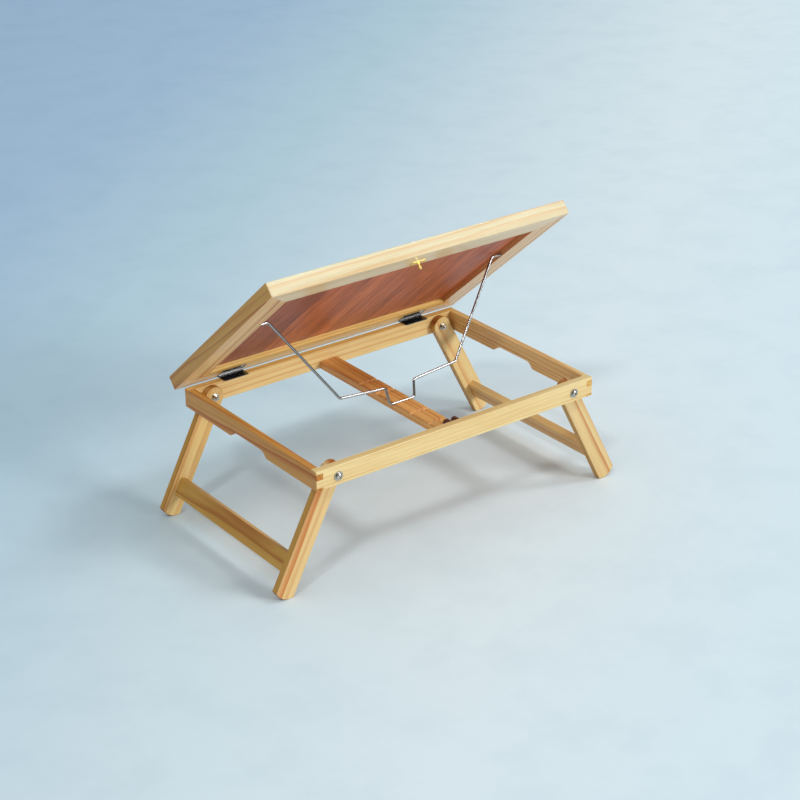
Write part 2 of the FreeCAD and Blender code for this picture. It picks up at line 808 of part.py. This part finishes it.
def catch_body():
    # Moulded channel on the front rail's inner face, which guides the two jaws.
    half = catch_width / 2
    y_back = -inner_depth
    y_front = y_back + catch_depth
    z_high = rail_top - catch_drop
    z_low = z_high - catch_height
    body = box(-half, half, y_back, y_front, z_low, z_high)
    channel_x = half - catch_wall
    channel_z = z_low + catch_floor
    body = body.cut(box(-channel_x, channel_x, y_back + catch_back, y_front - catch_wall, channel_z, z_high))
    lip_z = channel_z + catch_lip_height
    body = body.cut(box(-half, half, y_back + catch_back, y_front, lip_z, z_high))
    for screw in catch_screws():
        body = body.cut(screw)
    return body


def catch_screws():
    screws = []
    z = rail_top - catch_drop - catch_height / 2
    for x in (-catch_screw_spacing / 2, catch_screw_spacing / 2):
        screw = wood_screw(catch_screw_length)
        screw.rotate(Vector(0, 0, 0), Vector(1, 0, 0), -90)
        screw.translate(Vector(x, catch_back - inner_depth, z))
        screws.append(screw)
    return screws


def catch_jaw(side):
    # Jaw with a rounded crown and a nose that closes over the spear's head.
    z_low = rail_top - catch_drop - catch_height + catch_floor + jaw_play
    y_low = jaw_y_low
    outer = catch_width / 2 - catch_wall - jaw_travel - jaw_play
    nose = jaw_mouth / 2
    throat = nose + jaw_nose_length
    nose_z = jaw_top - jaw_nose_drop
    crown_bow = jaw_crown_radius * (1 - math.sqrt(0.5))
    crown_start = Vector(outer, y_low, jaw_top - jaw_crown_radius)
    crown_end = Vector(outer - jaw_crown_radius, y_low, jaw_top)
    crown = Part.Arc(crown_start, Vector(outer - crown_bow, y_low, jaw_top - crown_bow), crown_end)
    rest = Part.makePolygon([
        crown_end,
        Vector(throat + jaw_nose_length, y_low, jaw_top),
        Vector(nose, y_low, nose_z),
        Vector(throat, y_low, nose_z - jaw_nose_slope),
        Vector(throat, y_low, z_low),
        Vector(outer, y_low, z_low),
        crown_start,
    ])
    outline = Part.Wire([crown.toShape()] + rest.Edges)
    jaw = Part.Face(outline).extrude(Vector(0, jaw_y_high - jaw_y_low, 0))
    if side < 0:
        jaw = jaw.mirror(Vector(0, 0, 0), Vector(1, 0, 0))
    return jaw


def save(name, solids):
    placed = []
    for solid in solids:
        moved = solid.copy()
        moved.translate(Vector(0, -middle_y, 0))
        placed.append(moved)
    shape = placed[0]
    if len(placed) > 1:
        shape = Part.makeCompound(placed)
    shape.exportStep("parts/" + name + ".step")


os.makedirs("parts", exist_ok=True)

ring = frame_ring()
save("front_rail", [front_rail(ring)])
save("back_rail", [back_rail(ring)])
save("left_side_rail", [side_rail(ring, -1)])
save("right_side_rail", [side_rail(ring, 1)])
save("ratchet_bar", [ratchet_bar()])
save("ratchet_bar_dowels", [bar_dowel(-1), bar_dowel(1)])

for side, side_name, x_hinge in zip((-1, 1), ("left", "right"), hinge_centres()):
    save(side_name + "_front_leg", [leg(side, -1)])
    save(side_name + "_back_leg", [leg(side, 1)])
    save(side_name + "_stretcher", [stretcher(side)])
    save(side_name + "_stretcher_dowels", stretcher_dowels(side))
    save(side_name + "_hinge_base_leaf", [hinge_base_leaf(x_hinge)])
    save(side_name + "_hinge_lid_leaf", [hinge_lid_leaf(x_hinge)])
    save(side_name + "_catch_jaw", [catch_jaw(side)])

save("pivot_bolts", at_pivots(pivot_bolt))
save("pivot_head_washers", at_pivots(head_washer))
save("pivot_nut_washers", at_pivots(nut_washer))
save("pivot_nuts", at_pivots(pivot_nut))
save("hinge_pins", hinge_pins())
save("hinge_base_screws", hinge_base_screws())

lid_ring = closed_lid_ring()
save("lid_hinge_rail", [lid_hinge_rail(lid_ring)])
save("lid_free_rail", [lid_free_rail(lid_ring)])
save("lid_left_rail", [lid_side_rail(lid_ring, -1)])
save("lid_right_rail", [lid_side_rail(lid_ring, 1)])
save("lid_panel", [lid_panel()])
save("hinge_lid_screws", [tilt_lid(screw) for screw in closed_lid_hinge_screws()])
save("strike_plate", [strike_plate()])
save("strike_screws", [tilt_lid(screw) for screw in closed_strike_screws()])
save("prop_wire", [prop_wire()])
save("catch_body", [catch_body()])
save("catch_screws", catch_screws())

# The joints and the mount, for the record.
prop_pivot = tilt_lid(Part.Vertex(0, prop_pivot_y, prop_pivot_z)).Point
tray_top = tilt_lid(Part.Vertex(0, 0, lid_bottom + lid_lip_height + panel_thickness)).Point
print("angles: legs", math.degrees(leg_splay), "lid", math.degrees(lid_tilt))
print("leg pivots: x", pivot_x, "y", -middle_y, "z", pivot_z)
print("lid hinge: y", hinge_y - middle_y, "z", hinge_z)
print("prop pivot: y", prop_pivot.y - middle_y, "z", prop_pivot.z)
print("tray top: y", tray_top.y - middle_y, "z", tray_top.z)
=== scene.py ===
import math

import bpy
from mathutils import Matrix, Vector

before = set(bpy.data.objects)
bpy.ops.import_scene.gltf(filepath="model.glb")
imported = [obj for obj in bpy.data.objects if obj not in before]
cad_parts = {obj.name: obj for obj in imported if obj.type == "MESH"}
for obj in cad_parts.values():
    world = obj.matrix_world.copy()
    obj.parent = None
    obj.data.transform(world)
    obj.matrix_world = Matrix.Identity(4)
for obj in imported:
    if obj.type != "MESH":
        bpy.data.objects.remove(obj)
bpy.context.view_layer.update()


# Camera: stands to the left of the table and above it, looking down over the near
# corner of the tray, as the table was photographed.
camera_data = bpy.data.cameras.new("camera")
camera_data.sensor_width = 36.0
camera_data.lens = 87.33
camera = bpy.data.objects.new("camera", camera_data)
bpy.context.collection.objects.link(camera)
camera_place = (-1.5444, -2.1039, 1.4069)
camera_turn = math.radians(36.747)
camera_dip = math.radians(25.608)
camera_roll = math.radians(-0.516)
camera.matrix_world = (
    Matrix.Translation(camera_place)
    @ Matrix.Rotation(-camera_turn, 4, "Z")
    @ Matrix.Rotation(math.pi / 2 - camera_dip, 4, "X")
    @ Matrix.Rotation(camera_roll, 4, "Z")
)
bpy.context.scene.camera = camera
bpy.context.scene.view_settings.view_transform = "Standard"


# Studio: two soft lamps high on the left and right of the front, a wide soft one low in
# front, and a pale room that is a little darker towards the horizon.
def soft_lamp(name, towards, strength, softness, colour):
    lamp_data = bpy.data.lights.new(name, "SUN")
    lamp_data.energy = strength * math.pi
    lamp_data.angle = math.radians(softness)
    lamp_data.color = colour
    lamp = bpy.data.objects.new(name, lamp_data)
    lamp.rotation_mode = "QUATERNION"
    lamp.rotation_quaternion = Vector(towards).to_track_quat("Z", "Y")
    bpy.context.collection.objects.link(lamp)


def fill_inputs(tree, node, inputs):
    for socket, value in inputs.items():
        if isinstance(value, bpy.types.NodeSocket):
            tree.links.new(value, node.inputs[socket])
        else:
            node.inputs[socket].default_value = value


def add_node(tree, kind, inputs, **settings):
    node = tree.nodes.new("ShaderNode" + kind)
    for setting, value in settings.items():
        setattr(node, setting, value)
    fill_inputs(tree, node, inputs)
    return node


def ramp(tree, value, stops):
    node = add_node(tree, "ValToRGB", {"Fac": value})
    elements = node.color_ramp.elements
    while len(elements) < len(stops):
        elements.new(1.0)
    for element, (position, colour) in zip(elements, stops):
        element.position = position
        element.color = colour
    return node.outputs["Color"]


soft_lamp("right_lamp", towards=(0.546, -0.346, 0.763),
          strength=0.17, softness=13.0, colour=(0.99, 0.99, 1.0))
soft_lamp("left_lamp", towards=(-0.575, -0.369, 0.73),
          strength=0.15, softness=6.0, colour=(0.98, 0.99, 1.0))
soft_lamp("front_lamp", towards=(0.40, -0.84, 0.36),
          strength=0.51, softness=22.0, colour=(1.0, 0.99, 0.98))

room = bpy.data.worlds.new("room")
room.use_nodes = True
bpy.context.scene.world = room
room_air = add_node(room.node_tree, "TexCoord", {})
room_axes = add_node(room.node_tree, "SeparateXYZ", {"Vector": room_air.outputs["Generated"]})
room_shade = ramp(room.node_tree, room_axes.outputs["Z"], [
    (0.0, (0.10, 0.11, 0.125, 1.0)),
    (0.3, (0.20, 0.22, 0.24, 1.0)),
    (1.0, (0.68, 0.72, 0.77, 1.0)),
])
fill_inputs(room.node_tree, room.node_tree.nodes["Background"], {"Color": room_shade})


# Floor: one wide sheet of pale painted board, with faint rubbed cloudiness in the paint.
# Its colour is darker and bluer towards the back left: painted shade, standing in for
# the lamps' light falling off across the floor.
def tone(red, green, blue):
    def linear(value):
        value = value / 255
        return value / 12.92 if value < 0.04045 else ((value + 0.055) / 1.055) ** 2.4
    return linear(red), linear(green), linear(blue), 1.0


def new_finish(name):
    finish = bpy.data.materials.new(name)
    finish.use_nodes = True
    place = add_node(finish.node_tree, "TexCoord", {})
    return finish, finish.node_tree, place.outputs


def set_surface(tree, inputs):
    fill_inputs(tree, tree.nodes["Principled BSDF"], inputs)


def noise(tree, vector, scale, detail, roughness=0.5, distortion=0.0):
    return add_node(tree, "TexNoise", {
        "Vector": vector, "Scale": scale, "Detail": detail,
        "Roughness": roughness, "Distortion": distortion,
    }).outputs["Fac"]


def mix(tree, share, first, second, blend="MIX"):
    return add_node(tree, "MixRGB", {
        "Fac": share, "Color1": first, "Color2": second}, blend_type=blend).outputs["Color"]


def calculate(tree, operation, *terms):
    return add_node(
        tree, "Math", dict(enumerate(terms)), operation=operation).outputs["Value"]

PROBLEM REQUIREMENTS
Begin with the line containing "# The joints and the mount, for the record.", end with the line containing "bpy.data.objects.remove(obj)", and repeat every line in that stretch exactly.

RIGHT ANSWER
# The joints and the mount, for the record.
prop_pivot = tilt_lid(Part.Vertex(0, prop_pivot_y, prop_pivot_z)).Point
tray_top = tilt_lid(Part.Vertex(0, 0, lid_bottom + lid_lip_height + panel_thickness)).Point
print("angles: legs", math.degrees(leg_splay), "lid", math.degrees(lid_tilt))
print("leg pivots: x", pivot_x, "y", -middle_y, "z", pivot_z)
print("lid hinge: y", hinge_y - middle_y, "z", hinge_z)
print("prop pivot: y", prop_pivot.y - middle_y, "z", prop_pivot.z)
print("tray top: y", tray_top.y - middle_y, "z", tray_top.z)
=== scene.py ===
import math

import bpy
from mathutils import Matrix, Vector

before = set(bpy.data.objects)
bpy.ops.import_scene.gltf(filepath="model.glb")
imported = [obj for obj in bpy.data.objects if obj not in before]
cad_parts = {obj.name: obj for obj in imported if obj.type == "MESH"}
for obj in cad_parts.values():
    world = obj.matrix_world.copy()
    obj.parent = None
    obj.data.transform(world)
    obj.matrix_world = Matrix.Identity(4)
for obj in imported:
    if obj.type != "MESH":
        bpy.data.objects.remove(obj)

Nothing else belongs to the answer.